Technical Contributions

MuseControlLite is built upon a diffusion Transformer backbone (Stable Audio Open), and its core innovation lies in the integration of rotary positional embeddings (RoPE) into decoupled cross-attention layers. This design enables the model to effectively process time-varying conditions—such as melody, rhythm, and dynamics—by encoding temporal information directly into the attention mechanism. The model supports simultaneous conditioning on both musical attributes and reference audio, a capability not present in prior fine-tuning approaches.

Key technical features include:

• Decoupled Cross-Attention with RoPE: By augmenting the cross-attention layers with RoPE, MuseControlLite achieves a significant increase in control accuracy for time-varying conditions, with a 4.5% improvement in melody accuracy over ControlNet-based baselines, while using 6.75 times fewer trainable parameters (85M vs. 572M).
• Lightweight Adapter Design: Only the adapters, feature extractors, and zero-initialized 1D convolution layers are trainable, with the rest of the backbone frozen.

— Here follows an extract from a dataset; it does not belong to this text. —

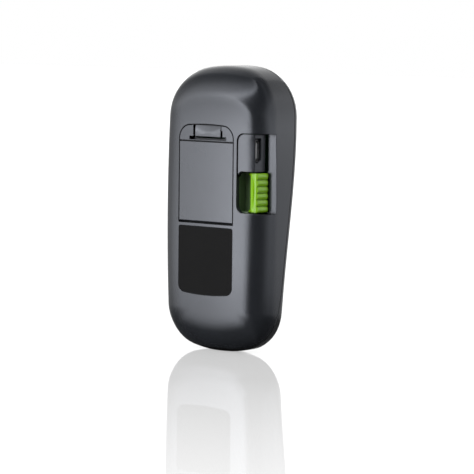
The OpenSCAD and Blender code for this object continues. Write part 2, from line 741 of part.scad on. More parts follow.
module battery_tray() {
  color("#2d2f31") difference() {
    along_y(tray_floor - tray_t, tray_top) translate([door_x, cell_z])
      square([cell_d + 2 * cell_gap + 2 * tray_wall, cell_d + 6.4], center = true);
    along_y(tray_floor, far) translate([door_x, cell_z]) circle(cell_d / 2 + cell_gap);
    along_y(tray_floor + 1, far) translate([door_x, cell_z + cell_d / 2]) square([8, 4], center = true);
    // openings for the contacts
    along_y(0, far) translate([door_x - leg_w / 2 - 0.2, cell_z - cell_d * 0.26 - 0.8])
      square([leg_w + 0.4, 1]);
    along_y(0, far) translate([door_x + cell_d / 2, cell_z - cell_d * 0.16])
      square([1, cell_d * 0.32]);
  }
}
module contact_plus() {
  x = door_x + cell_d / 2 + 0.12;
  clip_w = cell_d * 0.28;
  color("#c8b070") {
    translate([x, tray_floor, cell_z - clip_w / 2]) cube([clip_t, cell_back - tray_floor - 0.9, clip_w]);
    translate([x, board_back + seat, cell_z - leg_w / 2]) cube([clip_t, tray_floor - board_back, leg_w]);
  }
}
module contact_minus() {
  y = tray_floor + seat;
  foot_z = -cell_d * 0.26;
  t = clip_t * 0.8;
  color("#c8b070") {
    translate([door_x - minus_w / 2, 0, cell_z]) rotate([90, 0, 90]) linear_extrude(minus_w) polygon([
      [y, foot_z], [y + t, foot_z], [y + t, -1], [cell_front - 0.08, 3], [y + 0.05 + t, 6],
      [y + 0.05, 6], [cell_front - 0.08 - t, 3], [y, -1]]);
    translate([door_x - leg_w / 2, board_back + seat, cell_z + foot_z - 0.4]) {
      cube([leg_w, y - board_back - seat + t, clip_t]);
      translate([0, y - board_back - seat, 0]) cube([leg_w, t, 0.6]);
    }
  }
}
module rating_label() {
  color("#1b1c1d") along_y(door_y - label_t, door_y) label_shape(0);
}

// ---- electronics -------------------------------------------------------------------------
module main_board() {
  inset = lip_in + board_gap;
  color("#2f5d3a") difference() {
    along_y(board_y, board_back) intersection() {
      polygon([for (p = outline) let (q = point(p, inset, 0, 0)) [q.x, q.z]]);
      translate([-body_w, board_z]) square([2 * body_w, body_h]);
    }
    for (p = screw_at) along_y(-far, far) translate(p) circle(screw_r + 0.15);
  }
}
// A flat part on the back of the main board, centred at x and z.
module board_part(x, z, w, h, t) translate([x - w / 2, board_back, z - h / 2]) cube([w, t, h]);
module board_chips() {
  t = main_chip_t;
  small = main_chip / 2;
  color("#232426") {
    board_part(button_pitch / 2 - 2.5, button_z - 1.5, main_chip, main_chip, t);
    board_part(-button_pitch / 2 + 2.5, button_z + 2.7, main_chip - 2, main_chip - 1, t);
    board_part(button_pitch / 2 + 3.5, button_z + 5.5, small, small / 2, t);
    board_part(-1.5, board_z + 5, small, small / 2, t);
    for (z = [-4, 4]) board_part(body_w / 2 - 6.4, (lens_z + lens_top_z) / 2 - 4.5 + z, small / 2, small, t);
    board_part(3, lens_top_z - 6.5, main_chip - 2, small, t);
    board_part(-6, lens_top_z - 4.5, small / 2, small / 3, t);
  }
}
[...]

This results in an 8% increase in trainable parameters relative to the backbone, enabling efficient fine-tuning on modest hardware (single RTX 3090).
• Multi-Attribute and Audio Conditioning: The architecture supports flexible combinations of text, musical attribute, and audio conditions, enabling applications such as style transfer, audio inpainting, and outpainting.
• Multiple Classifier-Free Guidance: Separate guidance scales for each condition type (text, attribute, audio) allow for fine-grained control over the influence of each conditioning signal during inference.

Implementation Details

The model is fine-tuned on the MTG-Jamendo dataset, with careful preprocessing to exclude vocals and ensure evaluation integrity. Musical attributes are extracted using established signal processing and neural methods (e.g., CQT for melody, Savitzky-Golay smoothing for dynamics, RNN-based beat detection for rhythm). Feature extraction pipelines employ 1D CNNs, and sequence lengths are matched via interpolation.

During training, random masking of conditions encourages the model to disentangle and generalize control signals, supporting partial conditioning and improvisation in unconditioned segments. For audio inpainting/outpainting, complementary masking ensures that the model does not overfit to the more informative audio condition at the expense of attribute control.

The model is trained for 40,000 steps with a batch size of 128, using a v-prediction parameterization for stability. Inference employs 50 denoising steps to generate 47-second audio clips.

Empirical Results

MuseControlLite demonstrates strong performance across multiple tasks:

• Melody Control: Achieves 61.1% melody accuracy, outperforming both MusicGen-Stereo-Large-Melody (43.1%) and Stable Audio Open ControlNet (56.6%), with lower FD and comparable CLAP scores.
• Multi-Attribute Control: Provides significant improvements in controllability metrics (melody accuracy, rhythm F1, dynamics correlation) when the relevant condition is supplied, both in style transfer and non-style transfer settings.
• Audio Inpainting/Outpainting: Outperforms autoregressive and naive masking baselines in audio realism and smoothness of transitions, with the ability to flexibly combine text, attribute, and audio conditions.
• Subjective Evaluation: User studies indicate that MuseControlLite matches the perceptual quality of state-of-the-art ControlNet-based models, despite its reduced parameter count and training data requirements.

Implications and Future Directions

MuseControlLite's lightweight design lowers the barrier for integrating advanced controllability into text-to-music systems, making such capabilities accessible to a broader range of practitioners and applications. The model's ability to handle both attribute and audio conditioning simultaneously enables new creative workflows, such as precise editing, style transfer, and interactive music generation.

From a theoretical perspective, the empirical finding that positional embeddings are critical for time-varying control in cross-attention layers suggests a broader applicability of this technique in other generative domains where temporal or spatial alignment is essential.

Potential future developments include:

• Further Adapter Optimization: Exploring more efficient or dynamic adapter architectures to further reduce training cost and improve control precision.
• Enhanced Feature Extraction: Improving the extraction and representation of musical attributes, especially for genres or attributes not well-captured by current methods.
• Broader Dataset Coverage: Fine-tuning on more diverse datasets to improve generalization across musical styles and genres.
• Real-Time and Interactive Applications: Adapting the model for low-latency, real-time music generation and editing scenarios.

Limitations

• Inference Speed: The use of multiple classifier-free guidance mechanisms introduces some inference overhead due to multi-batch processing.
• Transition Smoothness: In audio inpainting/outpainting, transitions may be less smooth if the text prompt diverges significantly from the reference audio.
• Genre Coverage: Training on MTG-Jamendo limits performance on non-electronic genres; broader datasets are needed for general-purpose deployment.

Conclusion

MuseControlLite establishes a new standard for parameter-efficient, multifunctional control in text-to-music generation. Its architectural innovations and empirical results demonstrate that precise, flexible, and computationally accessible music generation is achievable without the overhead of large-scale fine-tuning. The approach is well-positioned to inform future research and practical systems in controllable generative audio.